Demineralization of Oxalic Acid Solutions by Anodic Oxidation in a Stirred Tank Electrochemical Reactor: Experimental and Modeling Study

This study investigates the anodic oxidation of oxalic acid (OA) in wastewater by focusing on a stirred tank electrochemical reactor with a low-cost lead anode. The reactor design, which features a circular array of vertical lead cylinders, aims to enhance the current distribution and mass transfer. Response surface methodology (RSM) is employed to systematically explore the impact of the impeller rotation speed, current density, and initial OA concentration on the efficiency of OA removal. The investigation reveals that impeller rotation speed and current density significantly influence OA removal, while the initial OA concentration exhibits opposing effects. Notably, the study emphasizes the crucial role of contact time and reveals its significant influence on the overall process kinetics and adherence to first-order kinetics.
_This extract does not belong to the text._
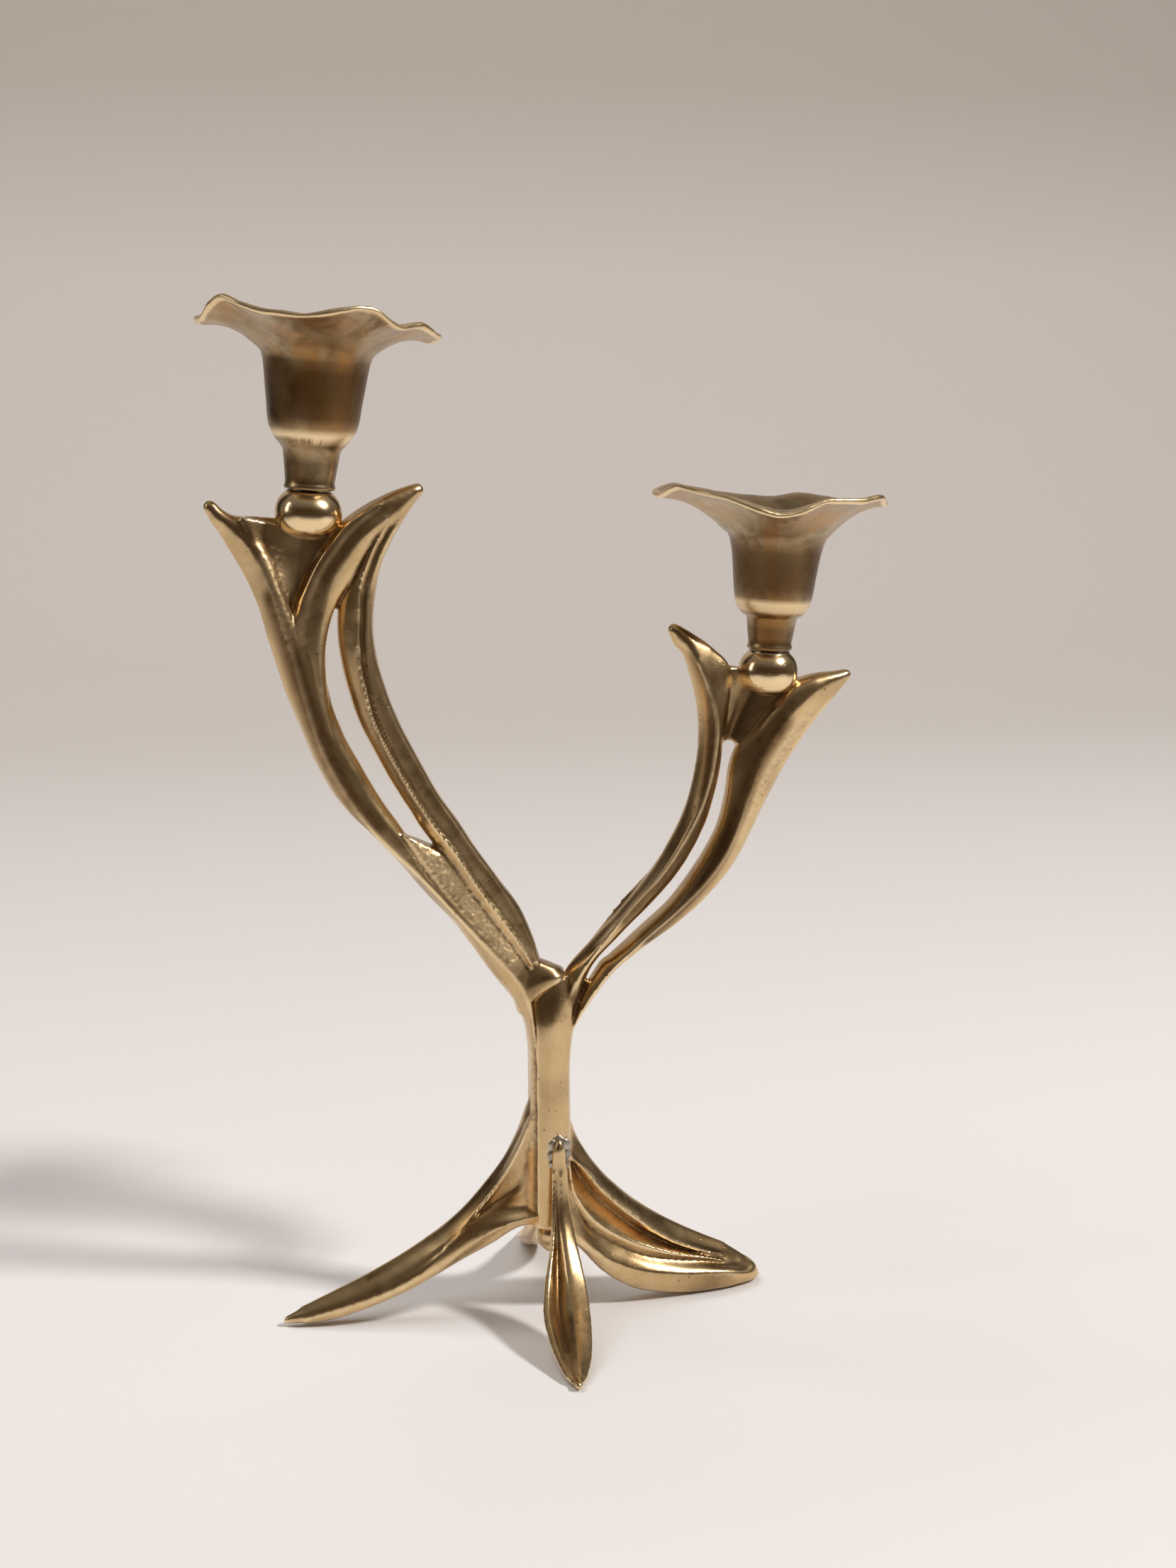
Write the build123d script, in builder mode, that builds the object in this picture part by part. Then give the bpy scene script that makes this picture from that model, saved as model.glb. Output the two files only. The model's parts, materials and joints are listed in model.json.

The study also considers the role of sulfate ions in enhancing the electrochemical mineralization of OA. The derived empirical model provides insights into the interplay of operating parameters in influencing the oxidation kinetics. Additionally, the study employs RSM to optimize OA removal efficiency; in ideal circumstances, 96% of the acid was eliminated within a time frame of 2 h. Electrical energy consumed during electrolysis ranged from 2 to 11.4 kWh/kg contingent upon the specific operational parameters. The findings contribute to the design of efficient and environmentally friendly wastewater treatment processes for OA removal in diverse industrial applications. The merits of the present reactor compared with the traditional parallel plate cell are outlined.